§ **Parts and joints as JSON**:
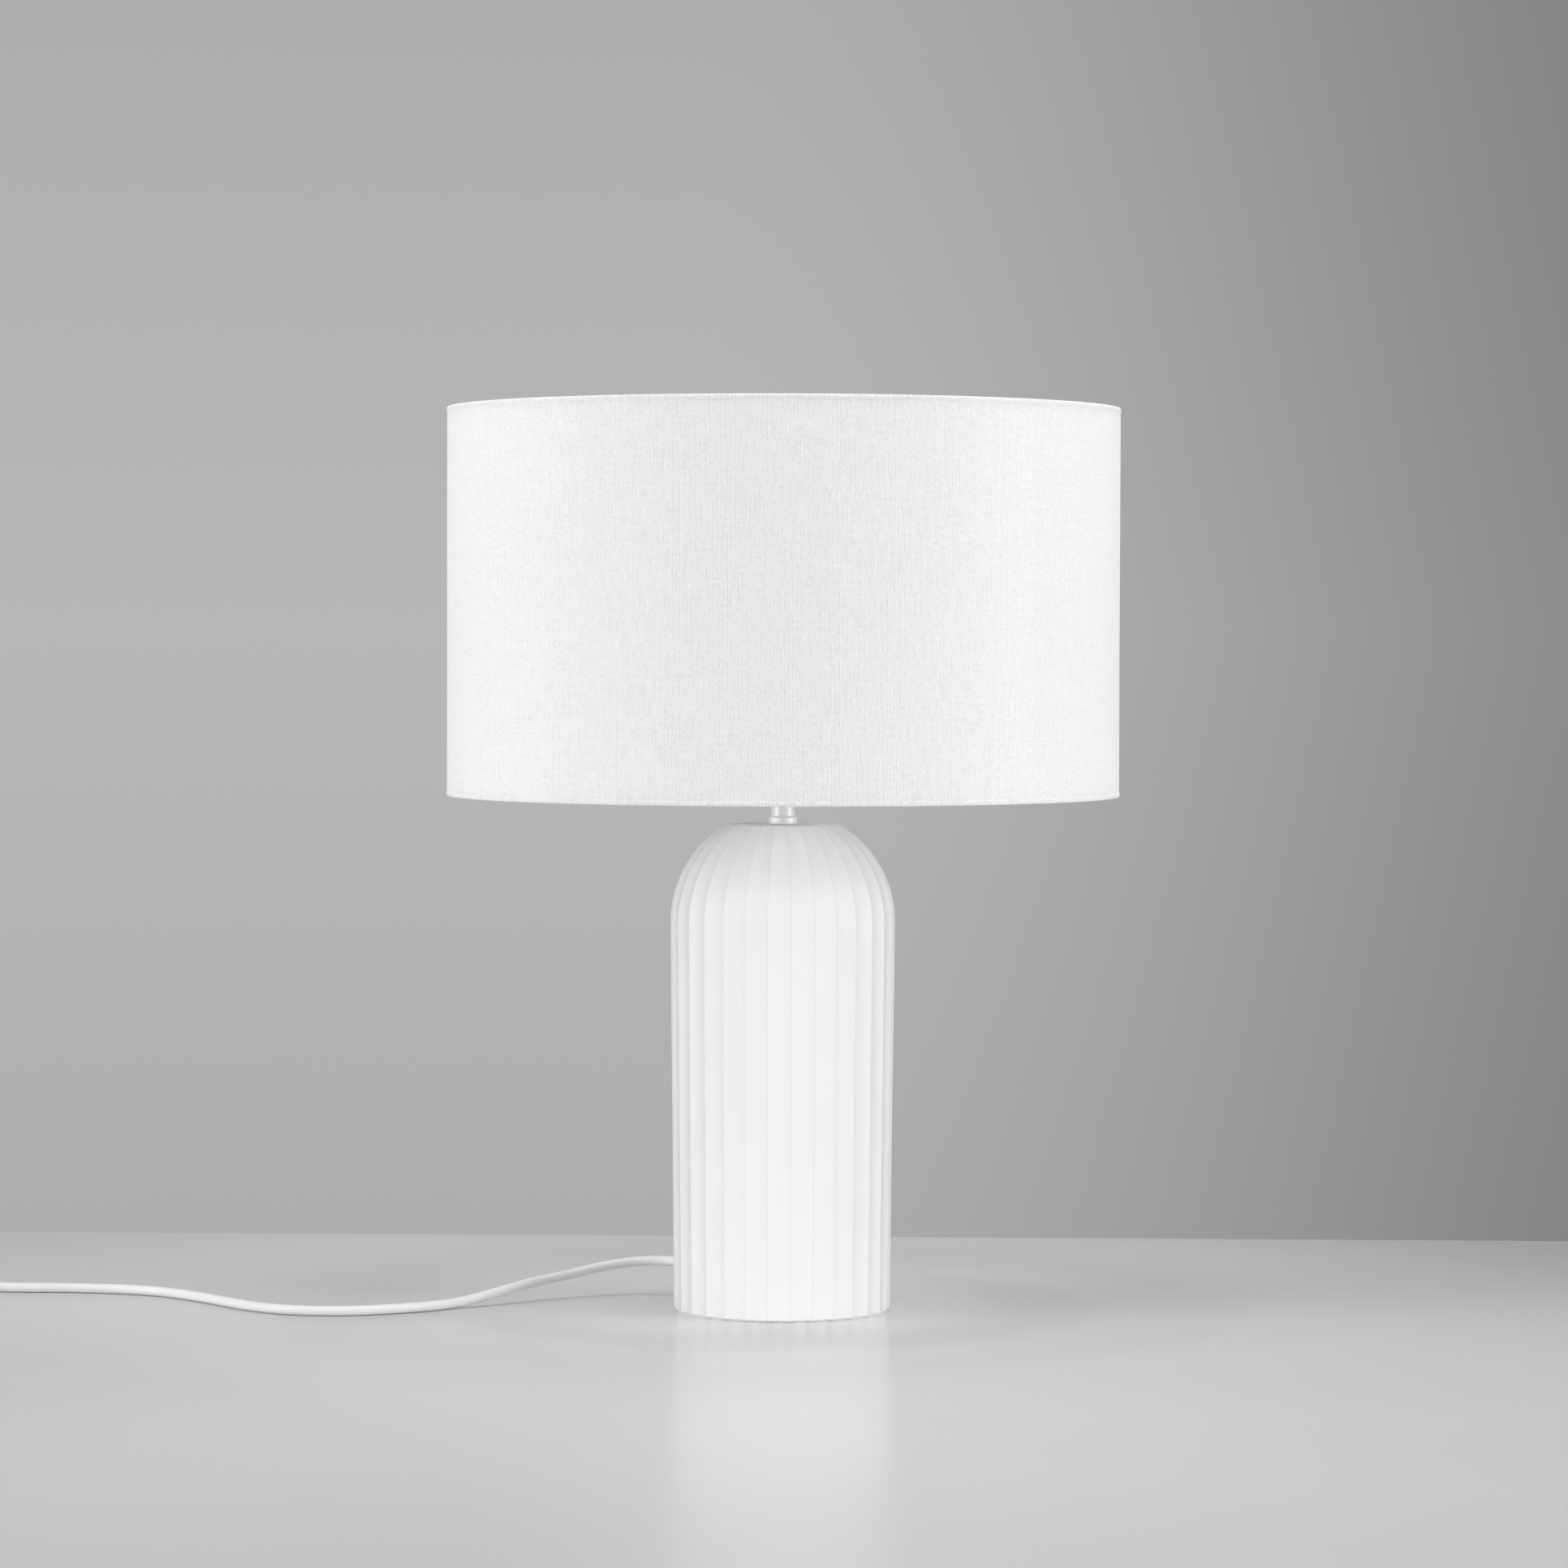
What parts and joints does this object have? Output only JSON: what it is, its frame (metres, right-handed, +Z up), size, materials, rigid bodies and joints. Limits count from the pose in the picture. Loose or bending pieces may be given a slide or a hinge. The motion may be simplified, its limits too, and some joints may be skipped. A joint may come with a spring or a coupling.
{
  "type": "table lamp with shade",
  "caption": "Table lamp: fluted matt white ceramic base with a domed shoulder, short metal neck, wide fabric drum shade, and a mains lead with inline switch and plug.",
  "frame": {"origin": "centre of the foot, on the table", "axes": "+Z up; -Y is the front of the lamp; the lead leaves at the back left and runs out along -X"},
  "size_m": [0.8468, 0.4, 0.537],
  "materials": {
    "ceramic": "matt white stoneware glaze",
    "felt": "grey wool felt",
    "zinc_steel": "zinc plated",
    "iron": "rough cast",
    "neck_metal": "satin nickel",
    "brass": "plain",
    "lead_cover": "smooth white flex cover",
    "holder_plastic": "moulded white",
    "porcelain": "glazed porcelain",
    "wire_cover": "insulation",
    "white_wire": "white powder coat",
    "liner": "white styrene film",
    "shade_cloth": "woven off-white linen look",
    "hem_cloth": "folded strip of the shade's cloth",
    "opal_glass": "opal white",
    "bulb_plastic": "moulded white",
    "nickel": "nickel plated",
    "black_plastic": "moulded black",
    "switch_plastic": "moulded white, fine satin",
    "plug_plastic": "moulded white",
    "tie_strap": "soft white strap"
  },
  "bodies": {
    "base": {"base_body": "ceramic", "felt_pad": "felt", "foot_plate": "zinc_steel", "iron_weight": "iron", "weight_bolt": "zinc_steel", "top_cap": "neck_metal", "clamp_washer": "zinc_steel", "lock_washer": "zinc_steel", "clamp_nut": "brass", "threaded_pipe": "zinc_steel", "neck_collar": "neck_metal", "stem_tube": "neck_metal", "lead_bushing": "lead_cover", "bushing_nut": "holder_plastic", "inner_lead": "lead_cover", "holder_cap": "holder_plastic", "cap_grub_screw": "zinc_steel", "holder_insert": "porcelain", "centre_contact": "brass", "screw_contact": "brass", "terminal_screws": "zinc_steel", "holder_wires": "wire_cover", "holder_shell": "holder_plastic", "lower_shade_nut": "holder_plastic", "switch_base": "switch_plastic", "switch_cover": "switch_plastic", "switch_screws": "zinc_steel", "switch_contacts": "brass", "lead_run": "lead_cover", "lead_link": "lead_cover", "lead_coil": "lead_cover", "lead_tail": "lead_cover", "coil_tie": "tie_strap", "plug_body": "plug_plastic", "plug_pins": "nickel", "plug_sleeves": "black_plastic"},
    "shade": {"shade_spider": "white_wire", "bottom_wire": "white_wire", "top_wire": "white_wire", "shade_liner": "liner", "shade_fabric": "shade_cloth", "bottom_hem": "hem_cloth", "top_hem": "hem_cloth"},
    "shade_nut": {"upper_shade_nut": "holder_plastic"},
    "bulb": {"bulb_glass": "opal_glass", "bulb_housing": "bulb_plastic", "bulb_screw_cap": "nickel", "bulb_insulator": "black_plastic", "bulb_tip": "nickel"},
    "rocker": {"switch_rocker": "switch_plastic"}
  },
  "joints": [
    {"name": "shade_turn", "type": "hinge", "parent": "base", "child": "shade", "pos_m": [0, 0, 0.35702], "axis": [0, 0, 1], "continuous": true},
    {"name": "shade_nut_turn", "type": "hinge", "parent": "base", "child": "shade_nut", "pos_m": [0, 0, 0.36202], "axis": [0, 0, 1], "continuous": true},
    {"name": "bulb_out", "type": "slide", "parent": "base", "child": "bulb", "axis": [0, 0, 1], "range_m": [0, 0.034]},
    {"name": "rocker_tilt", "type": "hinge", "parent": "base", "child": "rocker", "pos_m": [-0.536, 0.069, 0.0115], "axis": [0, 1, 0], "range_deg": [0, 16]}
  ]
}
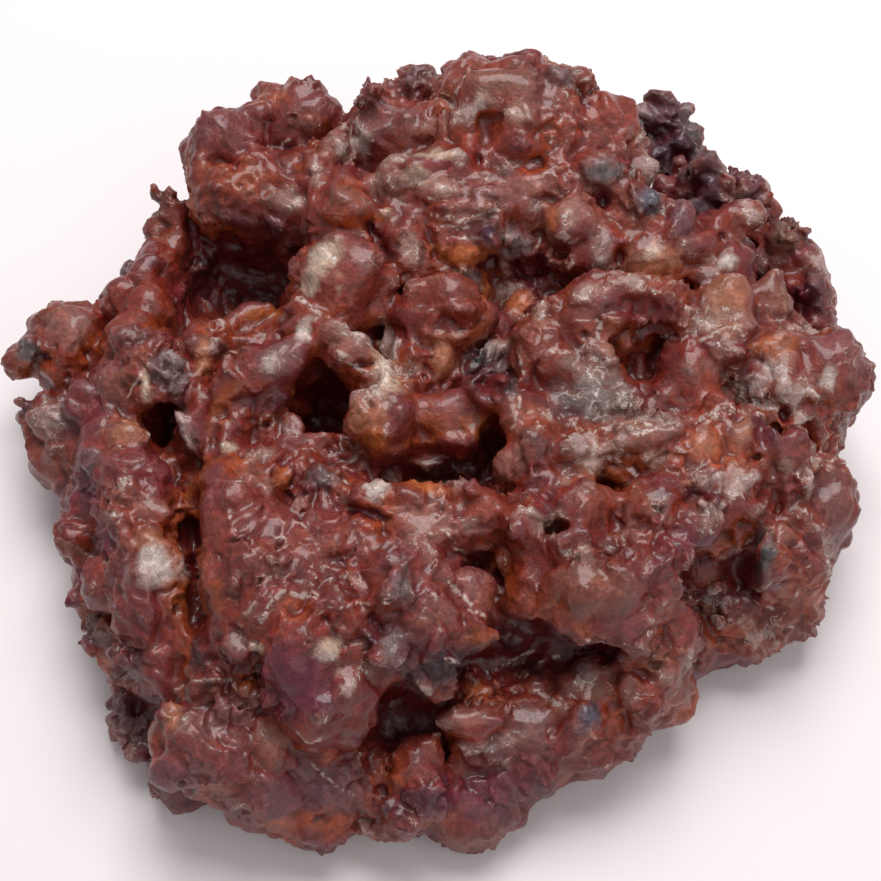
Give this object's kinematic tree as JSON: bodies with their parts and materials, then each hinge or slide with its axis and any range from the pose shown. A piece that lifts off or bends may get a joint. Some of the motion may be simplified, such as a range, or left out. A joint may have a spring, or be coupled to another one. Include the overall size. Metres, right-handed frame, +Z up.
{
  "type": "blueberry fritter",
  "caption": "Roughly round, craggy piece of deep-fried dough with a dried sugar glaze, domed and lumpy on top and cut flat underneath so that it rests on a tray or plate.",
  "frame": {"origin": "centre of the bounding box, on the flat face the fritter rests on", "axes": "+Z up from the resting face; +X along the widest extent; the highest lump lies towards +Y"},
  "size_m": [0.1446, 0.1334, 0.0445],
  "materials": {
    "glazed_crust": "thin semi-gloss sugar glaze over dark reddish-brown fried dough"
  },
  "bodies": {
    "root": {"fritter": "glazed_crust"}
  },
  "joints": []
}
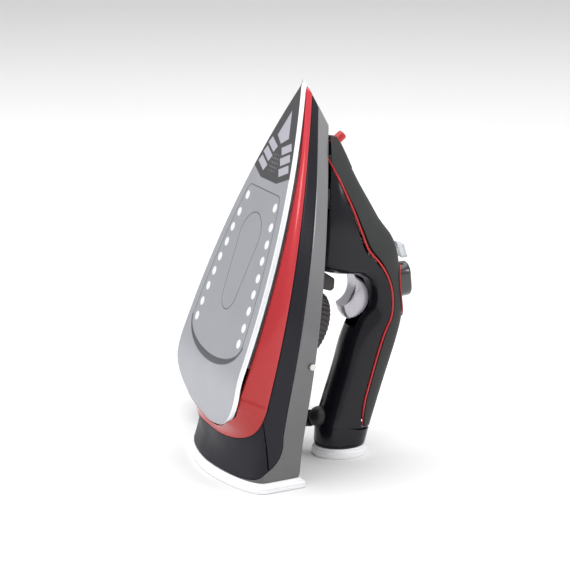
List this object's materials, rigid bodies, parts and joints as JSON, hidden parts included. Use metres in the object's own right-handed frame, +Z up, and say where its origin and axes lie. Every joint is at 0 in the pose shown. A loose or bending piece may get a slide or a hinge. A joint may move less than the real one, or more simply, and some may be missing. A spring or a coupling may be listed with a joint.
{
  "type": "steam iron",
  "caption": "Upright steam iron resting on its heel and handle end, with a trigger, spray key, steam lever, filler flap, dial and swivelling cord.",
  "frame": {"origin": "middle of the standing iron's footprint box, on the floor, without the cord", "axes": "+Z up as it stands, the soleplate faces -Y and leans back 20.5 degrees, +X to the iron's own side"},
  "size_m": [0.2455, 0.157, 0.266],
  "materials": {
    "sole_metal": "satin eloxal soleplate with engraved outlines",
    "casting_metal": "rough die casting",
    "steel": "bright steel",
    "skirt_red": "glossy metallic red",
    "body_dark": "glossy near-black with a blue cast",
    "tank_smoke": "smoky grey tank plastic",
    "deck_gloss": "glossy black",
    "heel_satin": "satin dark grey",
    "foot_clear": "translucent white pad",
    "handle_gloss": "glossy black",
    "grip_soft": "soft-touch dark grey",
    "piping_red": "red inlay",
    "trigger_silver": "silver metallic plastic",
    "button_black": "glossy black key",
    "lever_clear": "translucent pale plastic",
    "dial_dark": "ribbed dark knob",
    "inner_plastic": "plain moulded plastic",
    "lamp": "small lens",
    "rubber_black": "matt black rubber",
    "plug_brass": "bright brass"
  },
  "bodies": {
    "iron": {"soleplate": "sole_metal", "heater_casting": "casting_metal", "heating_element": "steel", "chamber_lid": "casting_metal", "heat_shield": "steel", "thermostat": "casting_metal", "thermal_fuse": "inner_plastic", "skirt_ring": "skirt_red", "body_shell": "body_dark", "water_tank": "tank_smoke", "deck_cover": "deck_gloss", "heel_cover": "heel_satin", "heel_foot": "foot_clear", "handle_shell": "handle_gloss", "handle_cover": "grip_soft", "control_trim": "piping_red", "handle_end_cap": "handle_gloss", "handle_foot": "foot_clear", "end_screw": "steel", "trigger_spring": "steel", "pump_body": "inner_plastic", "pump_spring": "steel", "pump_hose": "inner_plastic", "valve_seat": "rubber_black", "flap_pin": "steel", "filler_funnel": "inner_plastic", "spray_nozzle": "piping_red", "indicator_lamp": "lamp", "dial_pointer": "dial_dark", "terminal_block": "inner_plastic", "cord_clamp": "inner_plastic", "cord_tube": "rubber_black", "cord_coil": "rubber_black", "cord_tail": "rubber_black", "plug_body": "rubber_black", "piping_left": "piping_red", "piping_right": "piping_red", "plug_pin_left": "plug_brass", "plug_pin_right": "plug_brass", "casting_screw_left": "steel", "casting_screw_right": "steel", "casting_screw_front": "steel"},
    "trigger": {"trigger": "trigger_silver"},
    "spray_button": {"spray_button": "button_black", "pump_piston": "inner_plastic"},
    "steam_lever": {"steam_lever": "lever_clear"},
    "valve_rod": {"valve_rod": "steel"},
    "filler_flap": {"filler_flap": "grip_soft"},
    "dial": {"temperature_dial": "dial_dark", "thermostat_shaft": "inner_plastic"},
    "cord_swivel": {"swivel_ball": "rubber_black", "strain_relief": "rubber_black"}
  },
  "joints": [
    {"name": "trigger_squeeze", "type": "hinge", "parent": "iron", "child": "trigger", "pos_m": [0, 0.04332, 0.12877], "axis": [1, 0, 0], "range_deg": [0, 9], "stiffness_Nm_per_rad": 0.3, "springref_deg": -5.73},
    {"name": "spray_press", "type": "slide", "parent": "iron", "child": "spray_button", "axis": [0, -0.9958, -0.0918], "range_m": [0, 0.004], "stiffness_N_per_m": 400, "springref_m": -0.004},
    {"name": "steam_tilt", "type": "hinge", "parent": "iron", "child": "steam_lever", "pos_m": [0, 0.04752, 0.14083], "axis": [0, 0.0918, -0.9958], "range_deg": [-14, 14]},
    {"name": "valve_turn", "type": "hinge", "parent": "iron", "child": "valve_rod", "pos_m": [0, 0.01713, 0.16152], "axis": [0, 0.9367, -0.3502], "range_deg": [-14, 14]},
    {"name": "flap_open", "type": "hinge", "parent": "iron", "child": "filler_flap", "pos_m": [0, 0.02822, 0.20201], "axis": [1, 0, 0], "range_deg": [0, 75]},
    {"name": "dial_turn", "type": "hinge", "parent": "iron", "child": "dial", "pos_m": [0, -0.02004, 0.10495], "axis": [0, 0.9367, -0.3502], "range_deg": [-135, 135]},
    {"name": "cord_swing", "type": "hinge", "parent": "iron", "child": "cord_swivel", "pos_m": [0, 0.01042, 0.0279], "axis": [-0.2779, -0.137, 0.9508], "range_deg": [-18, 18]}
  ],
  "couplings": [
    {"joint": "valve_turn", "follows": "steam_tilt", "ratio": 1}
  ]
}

§ **Task statement**:
Each line that contains the string "origin" counts once; say how many there are and nothing else.

§ **Solution to the exercise**:
4